◆ DATA IN THIS EXERCISE:
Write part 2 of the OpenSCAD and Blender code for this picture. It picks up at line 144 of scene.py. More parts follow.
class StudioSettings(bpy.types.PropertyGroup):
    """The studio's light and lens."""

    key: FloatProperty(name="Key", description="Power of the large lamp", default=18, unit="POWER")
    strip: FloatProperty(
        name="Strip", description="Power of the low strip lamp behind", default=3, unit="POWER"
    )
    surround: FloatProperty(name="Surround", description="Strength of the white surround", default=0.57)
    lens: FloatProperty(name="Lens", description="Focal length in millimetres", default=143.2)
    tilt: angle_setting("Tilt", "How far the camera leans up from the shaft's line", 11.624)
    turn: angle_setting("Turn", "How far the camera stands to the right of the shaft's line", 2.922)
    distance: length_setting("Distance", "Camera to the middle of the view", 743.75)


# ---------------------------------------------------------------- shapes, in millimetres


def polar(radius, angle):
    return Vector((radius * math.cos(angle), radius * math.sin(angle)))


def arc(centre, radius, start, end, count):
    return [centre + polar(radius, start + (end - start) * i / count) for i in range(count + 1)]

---

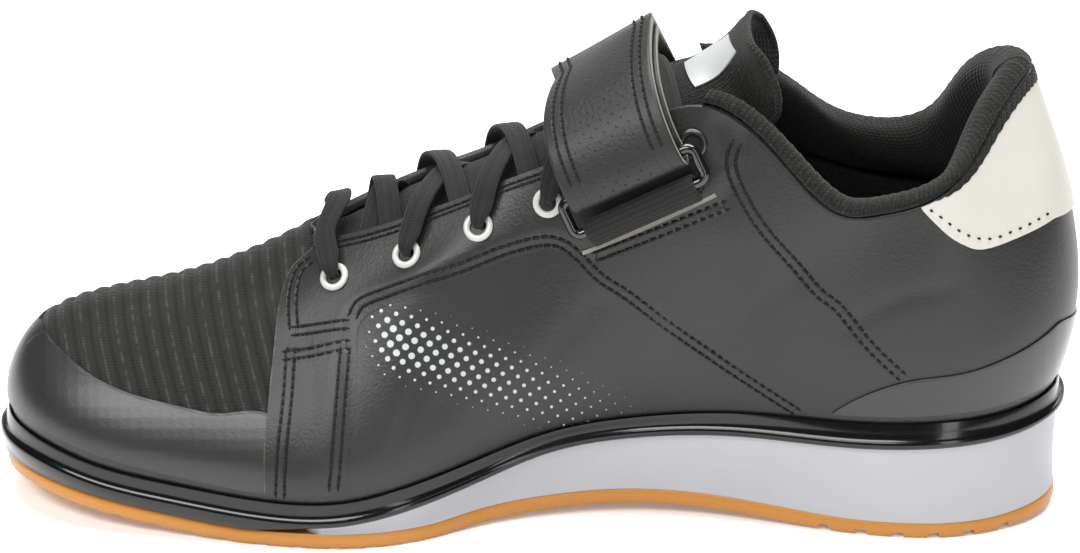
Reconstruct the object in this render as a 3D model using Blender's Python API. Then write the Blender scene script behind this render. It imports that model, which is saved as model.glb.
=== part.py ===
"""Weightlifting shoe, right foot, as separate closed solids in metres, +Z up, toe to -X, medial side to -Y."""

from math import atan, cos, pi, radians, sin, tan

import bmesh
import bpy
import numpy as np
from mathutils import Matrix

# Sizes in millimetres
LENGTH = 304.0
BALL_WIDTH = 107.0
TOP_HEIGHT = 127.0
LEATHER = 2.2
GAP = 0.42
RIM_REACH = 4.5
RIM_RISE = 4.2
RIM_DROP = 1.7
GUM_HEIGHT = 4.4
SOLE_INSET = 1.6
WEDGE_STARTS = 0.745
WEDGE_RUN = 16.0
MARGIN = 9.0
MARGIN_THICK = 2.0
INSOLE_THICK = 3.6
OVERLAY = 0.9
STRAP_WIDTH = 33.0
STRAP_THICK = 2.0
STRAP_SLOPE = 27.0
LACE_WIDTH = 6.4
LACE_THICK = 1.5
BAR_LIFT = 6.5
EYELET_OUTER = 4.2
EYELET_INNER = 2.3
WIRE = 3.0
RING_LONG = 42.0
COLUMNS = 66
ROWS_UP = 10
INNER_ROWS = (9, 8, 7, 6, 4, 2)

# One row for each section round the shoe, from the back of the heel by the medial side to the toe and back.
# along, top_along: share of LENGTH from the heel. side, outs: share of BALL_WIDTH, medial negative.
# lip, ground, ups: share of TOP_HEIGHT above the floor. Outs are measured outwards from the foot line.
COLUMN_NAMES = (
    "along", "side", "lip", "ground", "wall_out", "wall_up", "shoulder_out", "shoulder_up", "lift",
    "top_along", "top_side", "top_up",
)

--

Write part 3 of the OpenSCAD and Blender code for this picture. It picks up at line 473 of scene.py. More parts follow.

◆ DIRECTIONS FOR THIS TASK: Go through the entries and return each line where the word "scene" appears.

◆ RESPONSE:
Write part 2 of the OpenSCAD and Blender code for this picture. It picks up at line 144 of scene.py. More parts follow.
Reconstruct the object in this render as a 3D model using Blender's Python API. Then write the Blender scene script behind this render. It imports that model, which is saved as model.glb.
Write part 3 of the OpenSCAD and Blender code for this picture. It picks up at line 473 of scene.py. More parts follow.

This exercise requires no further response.